“Mid-market SaaS companies” is not an ICP, it is a starting point. Before any lead sourcing begins, we translate your target market into a structured filter with specific, searchable criteria that a data platform can actually query against.
What Goes Into the ICP Document
- Job title and seniority level, including the specific title variations your buyers actually use
- Industry and sub-industry, using the classification systems Apollo and similar tools search against
- Company size range, by employee count and often by revenue band as a secondary filter
- Geography, down to country or region depending on your compliance and timezone needs
- Technology stack signals, when relevant, using tools like BuiltWith data to find companies using complementary or competing software
- Buying-signal criteria, such as recent funding, hiring patterns, or leadership changes that indicate active buying windows
Why Precision at This Stage Matters Most
Every downstream step, enrichment, validation, scoring, inherits whatever precision or imprecision exists in the initial search.
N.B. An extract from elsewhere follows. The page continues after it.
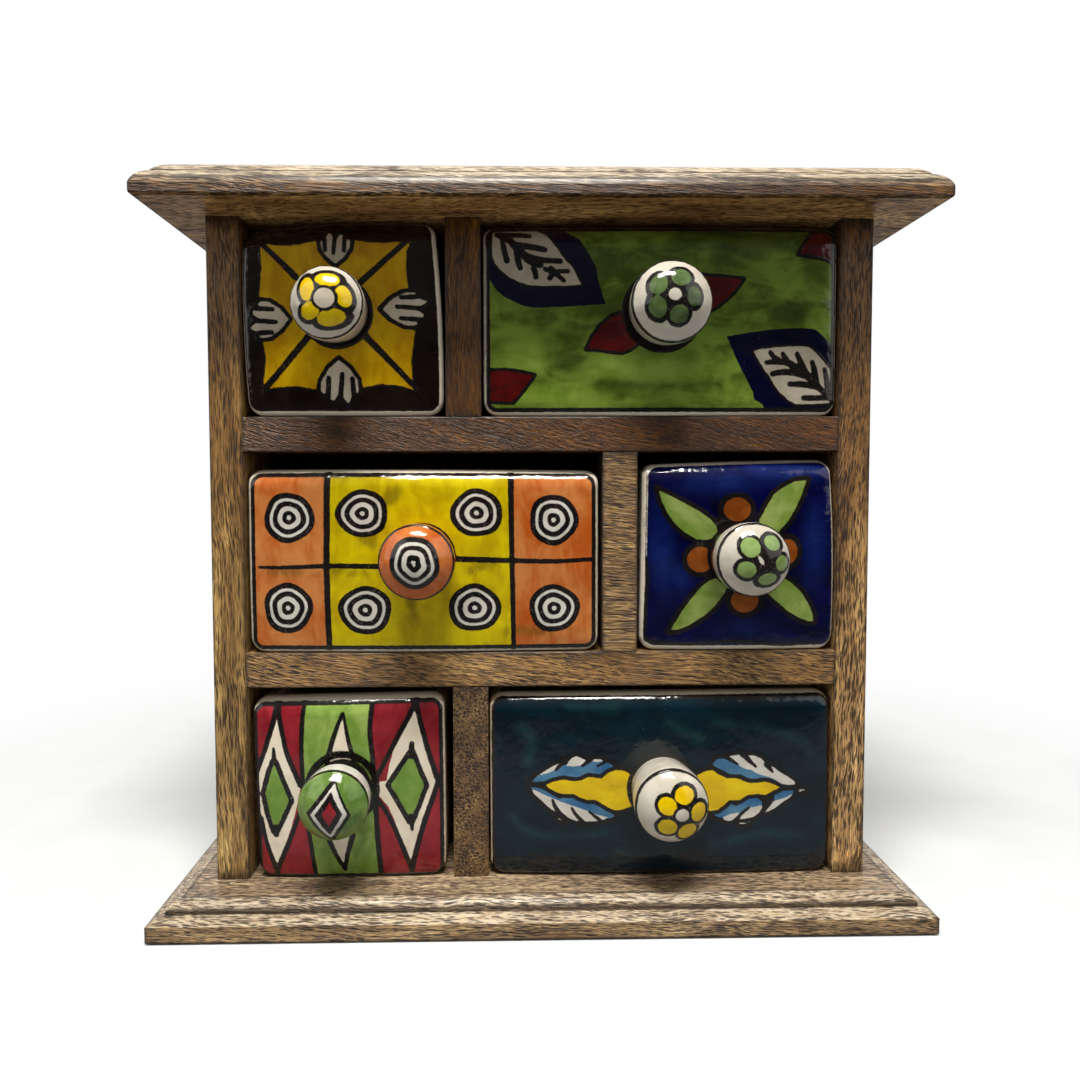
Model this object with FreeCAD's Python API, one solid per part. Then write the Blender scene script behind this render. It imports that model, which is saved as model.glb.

A loosely defined ICP means enrichment burns budget verifying contacts who were never going to buy, and your sales team spends time on calls that were never going to close. Getting this filter right is the highest-leverage step in the entire lead generation process.
How We Build It
We start from your existing best customers, the accounts that closed fastest and expanded most, and reverse-engineer the shared characteristics across them. This is combined with your stated target market to produce a filter that is both aspirational and grounded in who actually buys from you today.
Output
A documented ICP filter ready to load directly into Apollo’s search, plus a short list of “near-fit” secondary criteria for expansion once the primary segment is exhausted.